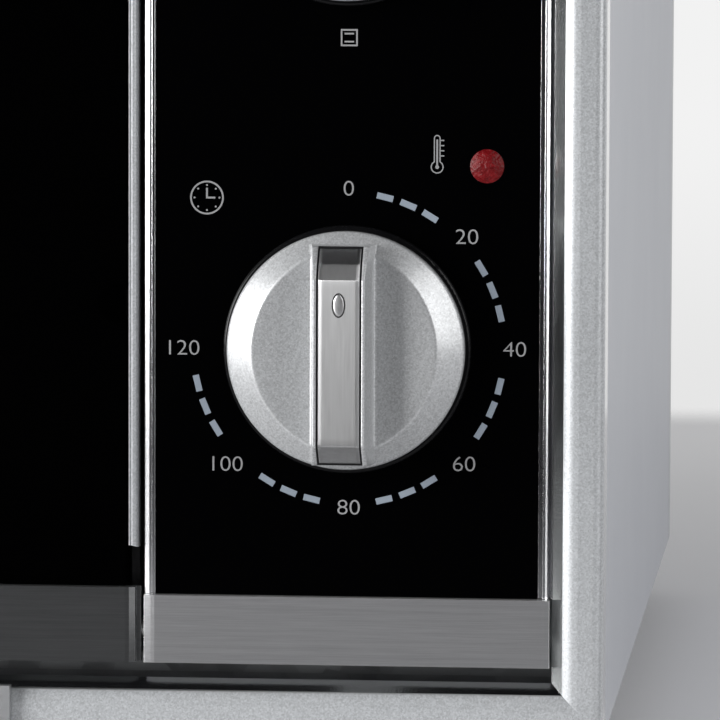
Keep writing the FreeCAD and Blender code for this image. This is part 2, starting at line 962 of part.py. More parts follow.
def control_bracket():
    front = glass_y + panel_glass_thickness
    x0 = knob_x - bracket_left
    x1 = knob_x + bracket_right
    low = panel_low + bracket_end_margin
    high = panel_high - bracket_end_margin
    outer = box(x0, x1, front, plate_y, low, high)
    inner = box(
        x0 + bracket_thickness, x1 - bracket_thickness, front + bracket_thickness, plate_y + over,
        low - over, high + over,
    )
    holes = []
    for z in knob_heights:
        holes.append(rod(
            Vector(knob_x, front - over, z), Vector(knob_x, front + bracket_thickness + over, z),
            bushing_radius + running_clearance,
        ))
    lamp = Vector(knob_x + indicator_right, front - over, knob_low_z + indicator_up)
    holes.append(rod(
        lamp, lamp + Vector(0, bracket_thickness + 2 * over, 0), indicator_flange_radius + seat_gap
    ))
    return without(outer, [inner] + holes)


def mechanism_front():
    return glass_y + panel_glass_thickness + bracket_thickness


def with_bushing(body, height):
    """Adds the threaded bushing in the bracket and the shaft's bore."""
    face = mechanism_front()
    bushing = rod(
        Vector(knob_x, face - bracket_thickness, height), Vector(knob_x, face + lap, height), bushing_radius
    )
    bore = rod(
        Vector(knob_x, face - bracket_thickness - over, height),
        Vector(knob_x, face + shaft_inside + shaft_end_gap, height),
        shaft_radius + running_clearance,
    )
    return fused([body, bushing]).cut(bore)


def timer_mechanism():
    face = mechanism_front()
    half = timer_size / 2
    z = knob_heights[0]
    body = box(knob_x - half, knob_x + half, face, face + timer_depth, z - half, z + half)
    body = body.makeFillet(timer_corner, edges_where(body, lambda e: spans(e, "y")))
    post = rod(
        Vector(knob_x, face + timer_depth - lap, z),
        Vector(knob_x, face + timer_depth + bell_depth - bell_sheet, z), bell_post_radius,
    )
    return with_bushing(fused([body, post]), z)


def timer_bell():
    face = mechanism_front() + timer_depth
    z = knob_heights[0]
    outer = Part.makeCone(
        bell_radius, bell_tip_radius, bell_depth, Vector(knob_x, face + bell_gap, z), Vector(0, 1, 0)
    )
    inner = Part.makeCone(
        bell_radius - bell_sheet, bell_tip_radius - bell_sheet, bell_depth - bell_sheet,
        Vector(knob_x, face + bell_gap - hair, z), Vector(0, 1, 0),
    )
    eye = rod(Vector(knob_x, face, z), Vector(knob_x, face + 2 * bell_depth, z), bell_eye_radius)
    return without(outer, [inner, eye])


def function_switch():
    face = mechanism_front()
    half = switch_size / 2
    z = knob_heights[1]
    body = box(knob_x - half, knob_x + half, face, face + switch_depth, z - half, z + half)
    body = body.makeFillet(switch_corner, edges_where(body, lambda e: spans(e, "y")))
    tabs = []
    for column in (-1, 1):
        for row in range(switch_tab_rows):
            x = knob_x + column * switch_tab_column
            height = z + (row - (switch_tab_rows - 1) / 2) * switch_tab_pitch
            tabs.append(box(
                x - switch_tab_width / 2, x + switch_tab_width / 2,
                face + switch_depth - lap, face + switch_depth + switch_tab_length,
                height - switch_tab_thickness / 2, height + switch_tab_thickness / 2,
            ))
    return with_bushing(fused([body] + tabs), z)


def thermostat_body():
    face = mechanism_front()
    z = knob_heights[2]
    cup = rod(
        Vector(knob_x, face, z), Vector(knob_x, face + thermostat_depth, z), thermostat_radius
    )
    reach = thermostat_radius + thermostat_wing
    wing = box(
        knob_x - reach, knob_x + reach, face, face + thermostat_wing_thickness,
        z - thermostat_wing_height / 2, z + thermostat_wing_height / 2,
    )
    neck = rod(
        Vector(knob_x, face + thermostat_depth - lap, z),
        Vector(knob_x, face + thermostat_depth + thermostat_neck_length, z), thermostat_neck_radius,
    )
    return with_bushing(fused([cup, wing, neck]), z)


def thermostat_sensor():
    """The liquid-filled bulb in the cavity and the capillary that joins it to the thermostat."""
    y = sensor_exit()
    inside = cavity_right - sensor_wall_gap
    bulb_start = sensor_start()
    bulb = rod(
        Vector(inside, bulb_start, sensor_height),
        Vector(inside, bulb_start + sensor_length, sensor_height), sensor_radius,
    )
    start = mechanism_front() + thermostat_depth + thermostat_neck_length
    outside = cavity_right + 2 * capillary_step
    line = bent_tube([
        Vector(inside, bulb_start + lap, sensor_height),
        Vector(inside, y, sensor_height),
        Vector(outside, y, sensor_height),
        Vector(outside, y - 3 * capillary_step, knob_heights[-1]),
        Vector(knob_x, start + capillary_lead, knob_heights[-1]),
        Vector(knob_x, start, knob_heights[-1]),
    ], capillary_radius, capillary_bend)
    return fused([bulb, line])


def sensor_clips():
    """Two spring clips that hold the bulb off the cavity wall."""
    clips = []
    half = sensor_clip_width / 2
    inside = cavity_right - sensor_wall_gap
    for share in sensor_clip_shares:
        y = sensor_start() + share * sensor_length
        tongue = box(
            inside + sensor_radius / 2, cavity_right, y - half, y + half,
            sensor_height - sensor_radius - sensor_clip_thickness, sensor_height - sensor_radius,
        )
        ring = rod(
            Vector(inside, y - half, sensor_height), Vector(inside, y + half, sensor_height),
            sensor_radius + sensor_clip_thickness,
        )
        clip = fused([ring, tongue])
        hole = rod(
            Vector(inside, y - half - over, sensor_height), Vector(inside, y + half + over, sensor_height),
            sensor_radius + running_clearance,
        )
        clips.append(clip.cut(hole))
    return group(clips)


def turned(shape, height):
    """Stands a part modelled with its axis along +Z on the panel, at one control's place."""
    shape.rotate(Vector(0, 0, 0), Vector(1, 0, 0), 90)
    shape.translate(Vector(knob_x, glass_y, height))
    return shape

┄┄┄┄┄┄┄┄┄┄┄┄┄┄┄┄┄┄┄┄

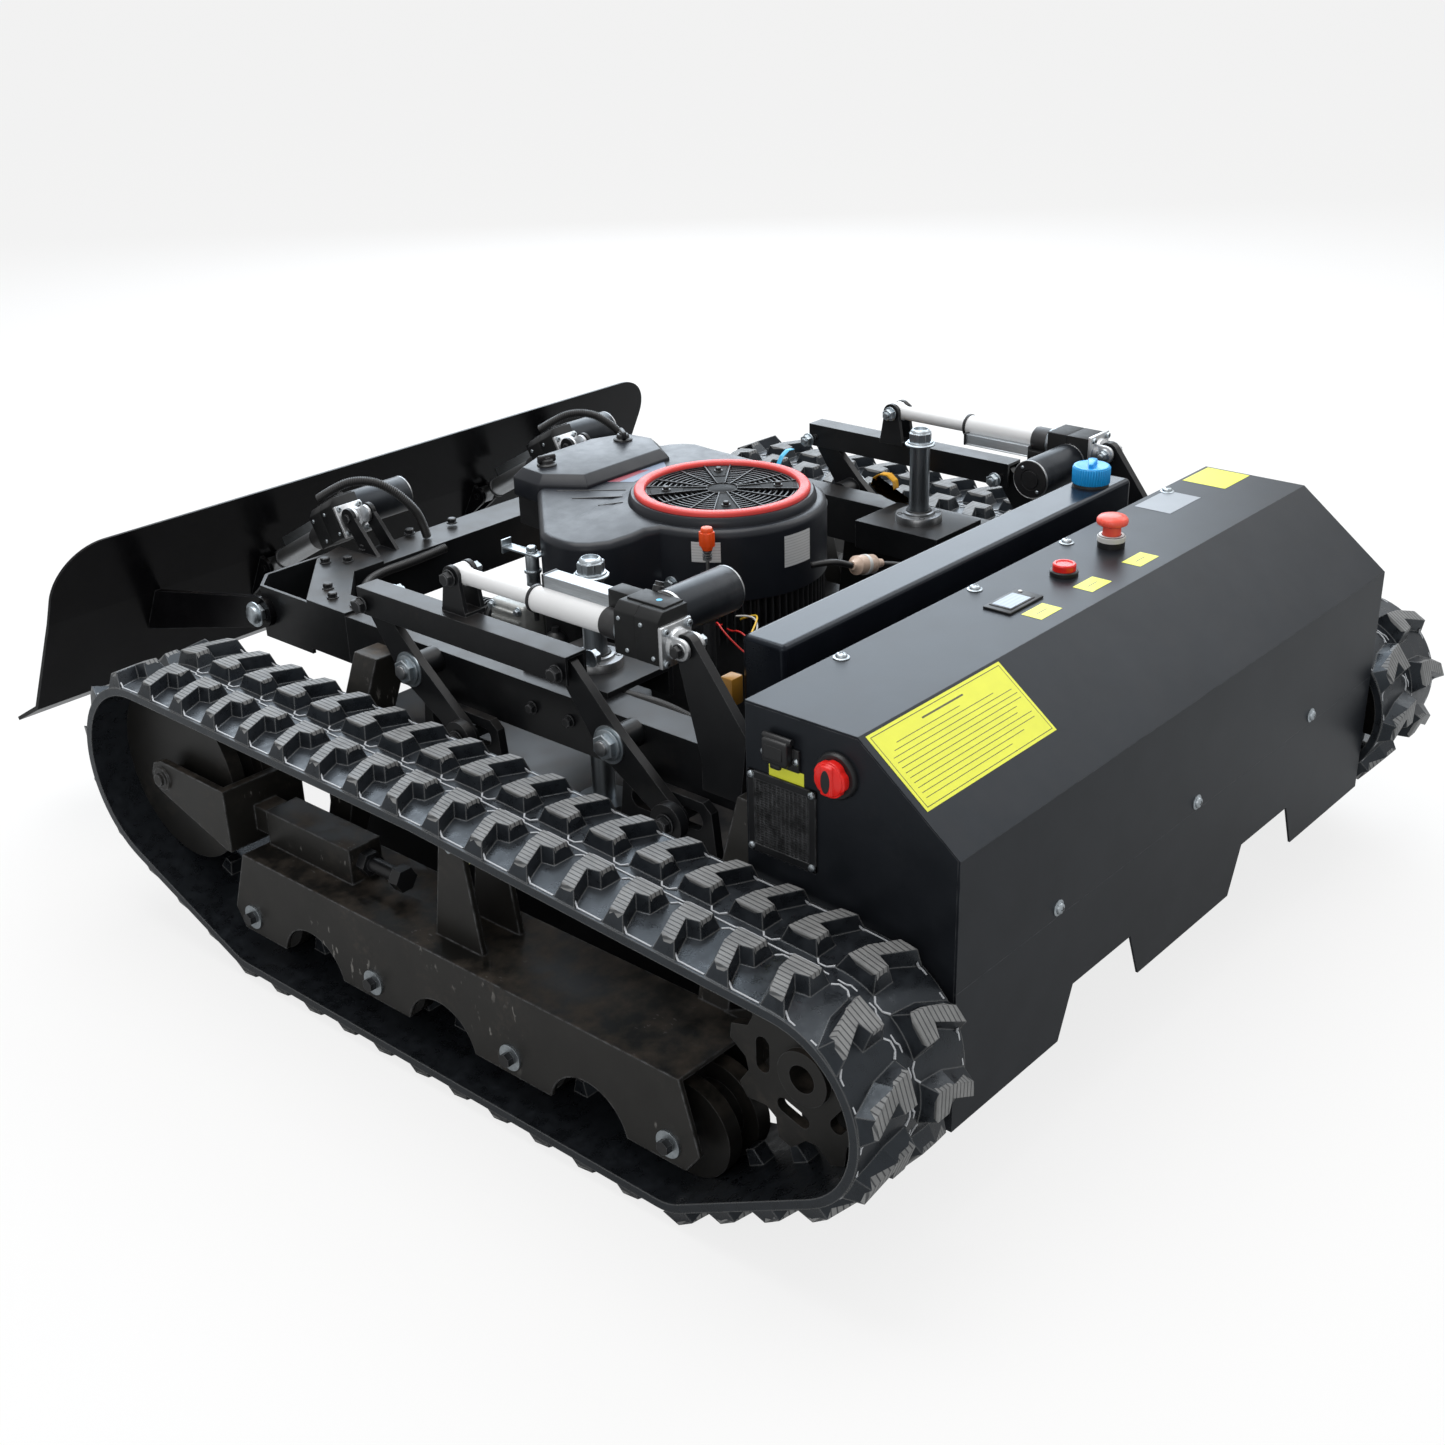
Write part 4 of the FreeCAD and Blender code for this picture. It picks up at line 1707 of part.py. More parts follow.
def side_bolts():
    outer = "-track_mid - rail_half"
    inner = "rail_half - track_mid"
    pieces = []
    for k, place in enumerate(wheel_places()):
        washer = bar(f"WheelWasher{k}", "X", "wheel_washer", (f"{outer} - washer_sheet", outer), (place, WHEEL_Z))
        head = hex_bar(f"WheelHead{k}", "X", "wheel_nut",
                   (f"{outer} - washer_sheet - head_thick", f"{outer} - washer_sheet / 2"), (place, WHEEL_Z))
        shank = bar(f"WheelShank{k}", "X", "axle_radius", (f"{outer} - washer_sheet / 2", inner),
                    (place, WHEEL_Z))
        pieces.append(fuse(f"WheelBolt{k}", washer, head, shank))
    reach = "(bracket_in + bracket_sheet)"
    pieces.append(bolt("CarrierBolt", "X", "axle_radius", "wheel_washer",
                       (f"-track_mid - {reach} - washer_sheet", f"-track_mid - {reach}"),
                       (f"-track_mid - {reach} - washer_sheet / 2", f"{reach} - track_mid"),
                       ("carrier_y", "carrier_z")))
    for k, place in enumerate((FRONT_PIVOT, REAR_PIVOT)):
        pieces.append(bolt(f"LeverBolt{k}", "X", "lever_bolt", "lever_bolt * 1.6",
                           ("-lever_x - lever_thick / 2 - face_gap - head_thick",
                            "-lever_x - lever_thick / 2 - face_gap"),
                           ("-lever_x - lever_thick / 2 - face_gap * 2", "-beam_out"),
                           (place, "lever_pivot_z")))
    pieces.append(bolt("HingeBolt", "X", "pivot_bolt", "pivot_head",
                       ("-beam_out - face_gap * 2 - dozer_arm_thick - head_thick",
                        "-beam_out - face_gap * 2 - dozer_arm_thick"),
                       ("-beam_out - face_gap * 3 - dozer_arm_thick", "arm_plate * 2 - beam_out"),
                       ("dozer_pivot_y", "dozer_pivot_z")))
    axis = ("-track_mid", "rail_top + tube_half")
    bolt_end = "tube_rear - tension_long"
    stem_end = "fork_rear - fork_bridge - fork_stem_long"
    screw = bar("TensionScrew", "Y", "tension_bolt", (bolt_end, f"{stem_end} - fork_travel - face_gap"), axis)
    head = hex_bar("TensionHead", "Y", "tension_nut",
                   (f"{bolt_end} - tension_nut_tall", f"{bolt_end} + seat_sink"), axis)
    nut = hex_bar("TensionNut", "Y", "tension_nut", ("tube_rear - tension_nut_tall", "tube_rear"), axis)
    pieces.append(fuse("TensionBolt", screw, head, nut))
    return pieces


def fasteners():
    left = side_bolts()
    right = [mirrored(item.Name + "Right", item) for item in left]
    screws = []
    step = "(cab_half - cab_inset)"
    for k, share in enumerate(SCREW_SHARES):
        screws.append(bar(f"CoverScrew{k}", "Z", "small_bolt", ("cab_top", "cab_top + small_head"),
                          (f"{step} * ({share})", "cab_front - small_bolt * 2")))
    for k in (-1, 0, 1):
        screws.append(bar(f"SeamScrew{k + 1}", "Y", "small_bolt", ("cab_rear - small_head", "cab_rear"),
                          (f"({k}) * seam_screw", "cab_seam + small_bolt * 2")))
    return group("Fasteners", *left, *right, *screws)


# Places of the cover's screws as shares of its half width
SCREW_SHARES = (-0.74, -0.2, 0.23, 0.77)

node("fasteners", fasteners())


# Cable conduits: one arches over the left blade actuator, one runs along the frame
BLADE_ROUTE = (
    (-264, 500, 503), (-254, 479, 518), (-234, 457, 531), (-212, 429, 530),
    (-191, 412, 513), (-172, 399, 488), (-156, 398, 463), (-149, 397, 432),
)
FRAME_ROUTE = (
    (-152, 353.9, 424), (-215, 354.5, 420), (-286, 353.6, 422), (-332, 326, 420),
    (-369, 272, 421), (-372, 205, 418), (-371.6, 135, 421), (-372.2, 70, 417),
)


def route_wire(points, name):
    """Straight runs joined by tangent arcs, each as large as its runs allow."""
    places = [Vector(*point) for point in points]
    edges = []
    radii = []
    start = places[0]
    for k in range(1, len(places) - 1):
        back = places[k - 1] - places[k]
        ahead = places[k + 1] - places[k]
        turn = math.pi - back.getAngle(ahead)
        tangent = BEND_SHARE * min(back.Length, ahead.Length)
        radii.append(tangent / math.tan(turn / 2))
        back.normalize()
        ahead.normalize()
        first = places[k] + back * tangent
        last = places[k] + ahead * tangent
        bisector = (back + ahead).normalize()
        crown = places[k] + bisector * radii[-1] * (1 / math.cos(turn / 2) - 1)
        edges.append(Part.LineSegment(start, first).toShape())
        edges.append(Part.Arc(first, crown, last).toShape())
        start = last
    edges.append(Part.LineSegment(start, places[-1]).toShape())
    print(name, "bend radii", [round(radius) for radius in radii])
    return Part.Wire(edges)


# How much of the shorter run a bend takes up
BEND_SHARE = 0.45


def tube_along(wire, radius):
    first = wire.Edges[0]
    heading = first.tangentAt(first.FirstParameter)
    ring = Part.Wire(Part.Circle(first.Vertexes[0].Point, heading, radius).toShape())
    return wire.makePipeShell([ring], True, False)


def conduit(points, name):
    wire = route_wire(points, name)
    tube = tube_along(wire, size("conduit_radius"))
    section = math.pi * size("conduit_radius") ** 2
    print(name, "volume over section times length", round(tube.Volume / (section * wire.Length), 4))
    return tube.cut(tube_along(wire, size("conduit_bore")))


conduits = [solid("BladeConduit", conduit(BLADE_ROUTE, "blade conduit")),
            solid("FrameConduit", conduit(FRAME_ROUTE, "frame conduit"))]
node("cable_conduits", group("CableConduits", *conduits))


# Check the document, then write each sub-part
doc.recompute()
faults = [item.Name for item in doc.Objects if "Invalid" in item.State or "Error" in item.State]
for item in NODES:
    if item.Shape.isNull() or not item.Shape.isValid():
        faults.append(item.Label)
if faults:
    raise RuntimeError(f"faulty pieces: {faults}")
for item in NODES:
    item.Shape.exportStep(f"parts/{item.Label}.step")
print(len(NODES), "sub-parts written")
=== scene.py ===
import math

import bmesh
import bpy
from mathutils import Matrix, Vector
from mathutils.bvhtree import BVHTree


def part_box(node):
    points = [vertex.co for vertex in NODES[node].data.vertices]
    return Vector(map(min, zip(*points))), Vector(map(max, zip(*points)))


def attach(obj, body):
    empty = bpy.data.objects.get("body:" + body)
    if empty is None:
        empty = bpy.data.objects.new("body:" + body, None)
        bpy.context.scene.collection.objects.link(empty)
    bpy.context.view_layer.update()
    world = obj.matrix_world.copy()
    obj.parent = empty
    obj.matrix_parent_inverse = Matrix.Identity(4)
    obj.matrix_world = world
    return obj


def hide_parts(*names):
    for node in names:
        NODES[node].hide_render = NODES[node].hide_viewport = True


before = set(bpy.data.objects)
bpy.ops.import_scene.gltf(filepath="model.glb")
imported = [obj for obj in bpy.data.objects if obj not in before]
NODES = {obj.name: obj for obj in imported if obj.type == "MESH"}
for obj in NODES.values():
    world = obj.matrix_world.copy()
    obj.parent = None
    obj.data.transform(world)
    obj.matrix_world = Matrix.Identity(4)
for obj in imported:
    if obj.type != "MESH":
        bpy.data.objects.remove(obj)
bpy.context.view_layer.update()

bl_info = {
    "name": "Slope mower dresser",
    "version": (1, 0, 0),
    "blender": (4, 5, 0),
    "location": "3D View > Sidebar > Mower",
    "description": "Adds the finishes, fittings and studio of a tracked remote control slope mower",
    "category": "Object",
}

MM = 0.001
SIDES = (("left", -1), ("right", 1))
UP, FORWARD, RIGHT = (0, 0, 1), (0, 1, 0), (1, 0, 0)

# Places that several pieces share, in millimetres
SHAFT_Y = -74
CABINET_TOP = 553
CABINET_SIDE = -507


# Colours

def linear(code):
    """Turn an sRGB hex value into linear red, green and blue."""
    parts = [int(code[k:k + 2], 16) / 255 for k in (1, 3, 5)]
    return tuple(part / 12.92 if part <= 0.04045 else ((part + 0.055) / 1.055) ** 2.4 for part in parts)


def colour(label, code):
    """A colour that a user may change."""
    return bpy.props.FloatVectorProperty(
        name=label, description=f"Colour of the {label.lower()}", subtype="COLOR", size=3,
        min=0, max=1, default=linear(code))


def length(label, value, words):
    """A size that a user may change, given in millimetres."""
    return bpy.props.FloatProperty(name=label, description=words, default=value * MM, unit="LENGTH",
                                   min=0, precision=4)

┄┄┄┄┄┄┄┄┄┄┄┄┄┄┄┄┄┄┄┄

What to do
Nothing outside the span should appear: copy exactly from the line with "# Check the" through the line with "bpy.context.scene.collection.objects.link(empty)".

Full response
# Check the document, then write each sub-part
doc.recompute()
faults = [item.Name for item in doc.Objects if "Invalid" in item.State or "Error" in item.State]
for item in NODES:
    if item.Shape.isNull() or not item.Shape.isValid():
        faults.append(item.Label)
if faults:
    raise RuntimeError(f"faulty pieces: {faults}")
for item in NODES:
    item.Shape.exportStep(f"parts/{item.Label}.step")
print(len(NODES), "sub-parts written")
=== scene.py ===
import math

import bmesh
import bpy
from mathutils import Matrix, Vector
from mathutils.bvhtree import BVHTree


def part_box(node):
    points = [vertex.co for vertex in NODES[node].data.vertices]
    return Vector(map(min, zip(*points))), Vector(map(max, zip(*points)))


def attach(obj, body):
    empty = bpy.data.objects.get("body:" + body)
    if empty is None:
        empty = bpy.data.objects.new("body:" + body, None)
        bpy.context.scene.collection.objects.link(empty)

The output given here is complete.